# [What the task requires]
Repeat exactly each line of the data provided below.

# [Data shown]
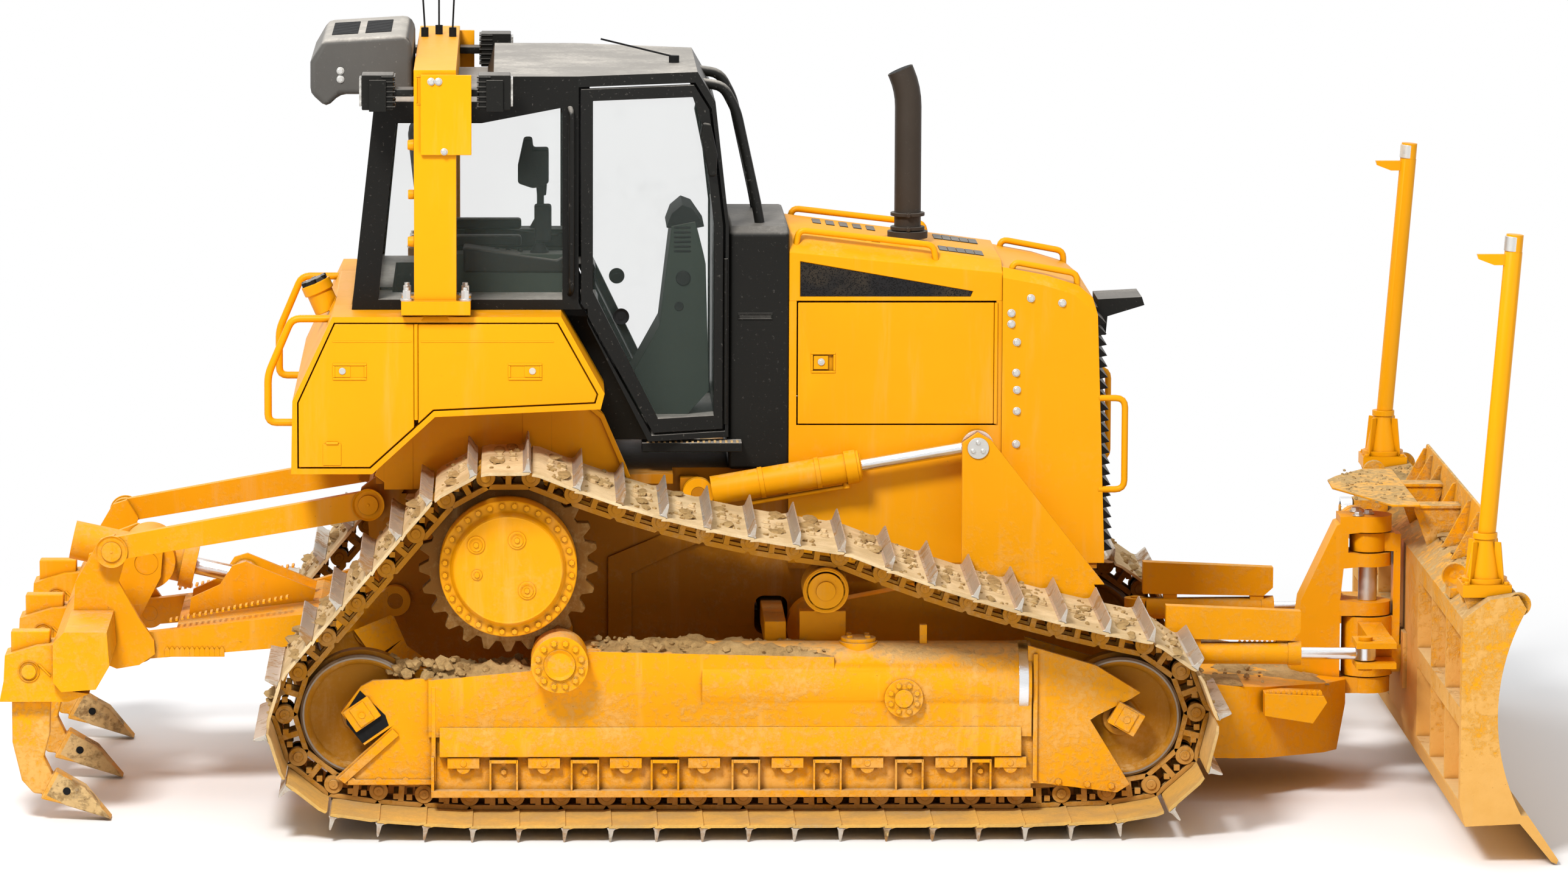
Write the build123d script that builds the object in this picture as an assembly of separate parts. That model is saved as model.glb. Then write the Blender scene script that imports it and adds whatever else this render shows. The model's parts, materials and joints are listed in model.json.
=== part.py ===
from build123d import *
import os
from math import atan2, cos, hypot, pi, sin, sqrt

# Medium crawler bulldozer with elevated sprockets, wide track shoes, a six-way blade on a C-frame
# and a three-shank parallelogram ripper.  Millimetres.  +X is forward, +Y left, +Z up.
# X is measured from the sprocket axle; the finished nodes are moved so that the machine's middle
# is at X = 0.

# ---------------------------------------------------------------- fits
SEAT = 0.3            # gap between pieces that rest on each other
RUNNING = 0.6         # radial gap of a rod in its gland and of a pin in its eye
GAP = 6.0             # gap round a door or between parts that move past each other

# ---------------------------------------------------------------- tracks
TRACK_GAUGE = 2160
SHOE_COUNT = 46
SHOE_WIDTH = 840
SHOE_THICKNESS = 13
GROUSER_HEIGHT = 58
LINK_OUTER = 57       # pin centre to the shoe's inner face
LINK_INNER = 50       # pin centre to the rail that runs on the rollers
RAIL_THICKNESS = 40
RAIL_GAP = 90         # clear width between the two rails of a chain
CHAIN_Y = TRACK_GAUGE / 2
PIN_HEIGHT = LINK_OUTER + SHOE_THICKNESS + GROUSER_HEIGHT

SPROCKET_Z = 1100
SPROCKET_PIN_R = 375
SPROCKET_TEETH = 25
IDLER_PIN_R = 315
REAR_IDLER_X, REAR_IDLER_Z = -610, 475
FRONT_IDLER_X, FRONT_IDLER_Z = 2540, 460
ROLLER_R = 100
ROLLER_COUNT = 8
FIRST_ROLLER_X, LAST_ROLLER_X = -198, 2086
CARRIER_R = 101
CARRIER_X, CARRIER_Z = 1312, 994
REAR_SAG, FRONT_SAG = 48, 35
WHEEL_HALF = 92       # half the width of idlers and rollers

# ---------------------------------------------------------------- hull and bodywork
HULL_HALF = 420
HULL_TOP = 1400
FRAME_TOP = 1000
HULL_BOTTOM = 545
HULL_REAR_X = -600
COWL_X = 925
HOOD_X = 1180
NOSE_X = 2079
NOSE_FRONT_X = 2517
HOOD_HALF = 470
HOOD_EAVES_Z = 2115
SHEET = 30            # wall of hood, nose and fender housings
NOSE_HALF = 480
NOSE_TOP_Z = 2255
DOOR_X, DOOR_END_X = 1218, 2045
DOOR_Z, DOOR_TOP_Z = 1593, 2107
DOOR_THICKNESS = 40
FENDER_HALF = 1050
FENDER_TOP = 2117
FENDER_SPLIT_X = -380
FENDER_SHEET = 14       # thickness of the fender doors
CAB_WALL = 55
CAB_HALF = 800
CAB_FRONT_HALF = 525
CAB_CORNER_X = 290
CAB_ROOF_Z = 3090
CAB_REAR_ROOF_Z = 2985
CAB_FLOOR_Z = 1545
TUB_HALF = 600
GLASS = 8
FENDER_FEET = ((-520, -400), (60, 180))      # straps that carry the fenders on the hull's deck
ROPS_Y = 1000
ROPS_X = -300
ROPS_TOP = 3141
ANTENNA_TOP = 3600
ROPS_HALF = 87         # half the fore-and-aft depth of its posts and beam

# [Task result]
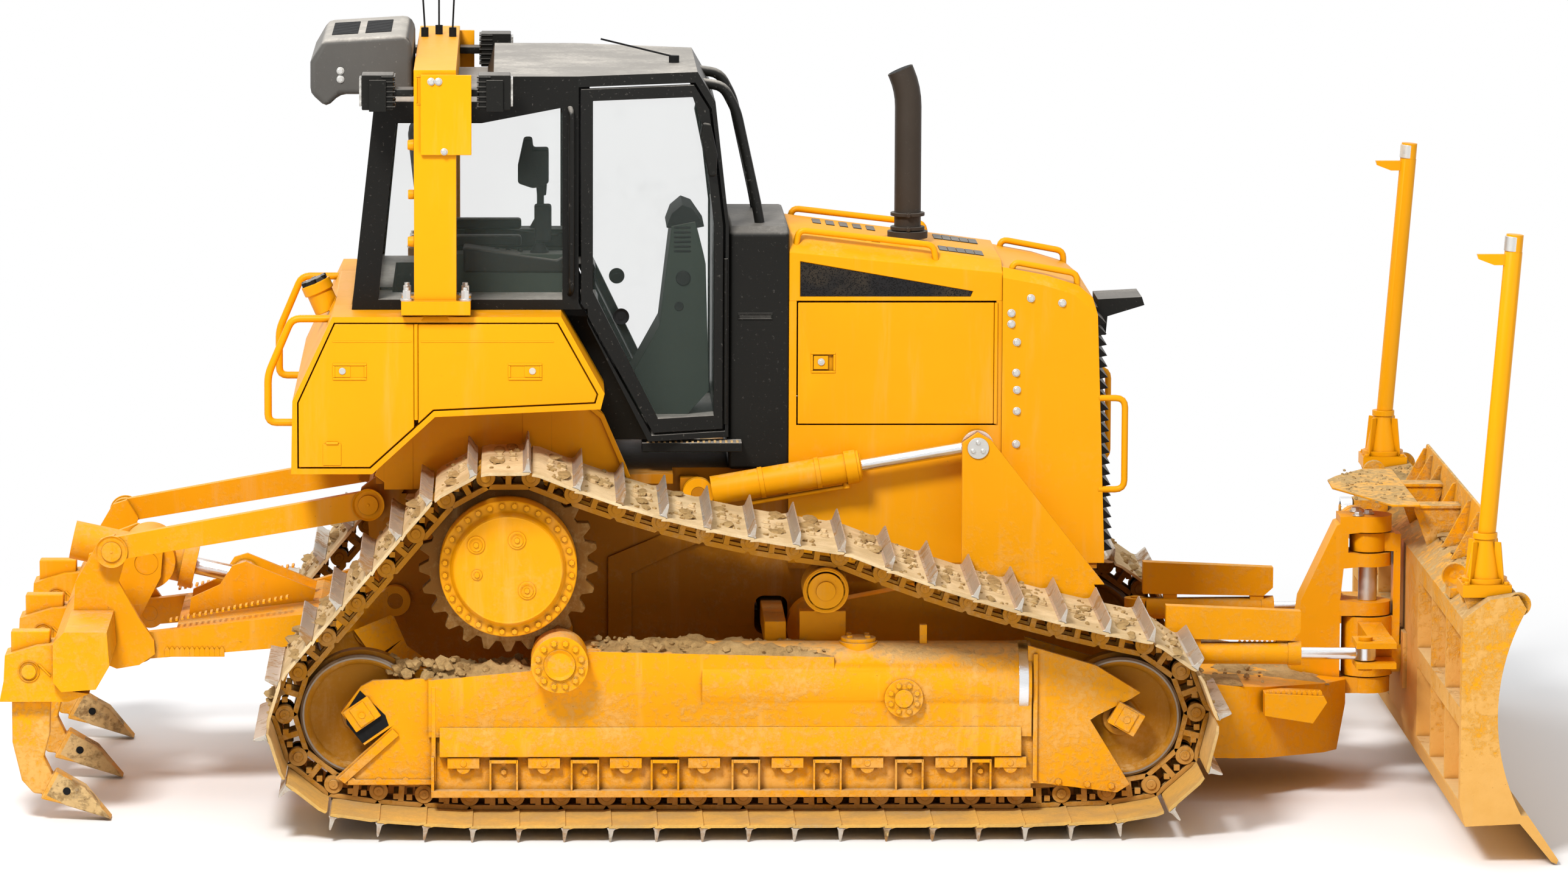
Write the build123d script that builds the object in this picture as an assembly of separate parts. That model is saved as model.glb. Then write the Blender scene script that imports it and adds whatever else this render shows. The model's parts, materials and joints are listed in model.json.
=== part.py ===
from build123d import *
import os
from math import atan2, cos, hypot, pi, sin, sqrt

# Medium crawler bulldozer with elevated sprockets, wide track shoes, a six-way blade on a C-frame
# and a three-shank parallelogram ripper.  Millimetres.  +X is forward, +Y left, +Z up.
# X is measured from the sprocket axle; the finished nodes are moved so that the machine's middle
# is at X = 0.

# ---------------------------------------------------------------- fits
SEAT = 0.3            # gap between pieces that rest on each other
RUNNING = 0.6         # radial gap of a rod in its gland and of a pin in its eye
GAP = 6.0             # gap round a door or between parts that move past each other

# ---------------------------------------------------------------- tracks
TRACK_GAUGE = 2160
SHOE_COUNT = 46
SHOE_WIDTH = 840
SHOE_THICKNESS = 13
GROUSER_HEIGHT = 58
LINK_OUTER = 57       # pin centre to the shoe's inner face
LINK_INNER = 50       # pin centre to the rail that runs on the rollers
RAIL_THICKNESS = 40
RAIL_GAP = 90         # clear width between the two rails of a chain
CHAIN_Y = TRACK_GAUGE / 2
PIN_HEIGHT = LINK_OUTER + SHOE_THICKNESS + GROUSER_HEIGHT

SPROCKET_Z = 1100
SPROCKET_PIN_R = 375
SPROCKET_TEETH = 25
IDLER_PIN_R = 315
REAR_IDLER_X, REAR_IDLER_Z = -610, 475
FRONT_IDLER_X, FRONT_IDLER_Z = 2540, 460
ROLLER_R = 100
ROLLER_COUNT = 8
FIRST_ROLLER_X, LAST_ROLLER_X = -198, 2086
CARRIER_R = 101
CARRIER_X, CARRIER_Z = 1312, 994
REAR_SAG, FRONT_SAG = 48, 35
WHEEL_HALF = 92       # half the width of idlers and rollers

# ---------------------------------------------------------------- hull and bodywork
HULL_HALF = 420
HULL_TOP = 1400
FRAME_TOP = 1000
HULL_BOTTOM = 545
HULL_REAR_X = -600
COWL_X = 925
HOOD_X = 1180
NOSE_X = 2079
NOSE_FRONT_X = 2517
HOOD_HALF = 470
HOOD_EAVES_Z = 2115
SHEET = 30            # wall of hood, nose and fender housings
NOSE_HALF = 480
NOSE_TOP_Z = 2255
DOOR_X, DOOR_END_X = 1218, 2045
DOOR_Z, DOOR_TOP_Z = 1593, 2107
DOOR_THICKNESS = 40
FENDER_HALF = 1050
FENDER_TOP = 2117
FENDER_SPLIT_X = -380
FENDER_SHEET = 14       # thickness of the fender doors
CAB_WALL = 55
CAB_HALF = 800
CAB_FRONT_HALF = 525
CAB_CORNER_X = 290
CAB_ROOF_Z = 3090
CAB_REAR_ROOF_Z = 2985
CAB_FLOOR_Z = 1545
TUB_HALF = 600
GLASS = 8
FENDER_FEET = ((-520, -400), (60, 180))      # straps that carry the fenders on the hull's deck
ROPS_Y = 1000
ROPS_X = -300
ROPS_TOP = 3141
ANTENNA_TOP = 3600
ROPS_HALF = 87         # half the fore-and-aft depth of its posts and beam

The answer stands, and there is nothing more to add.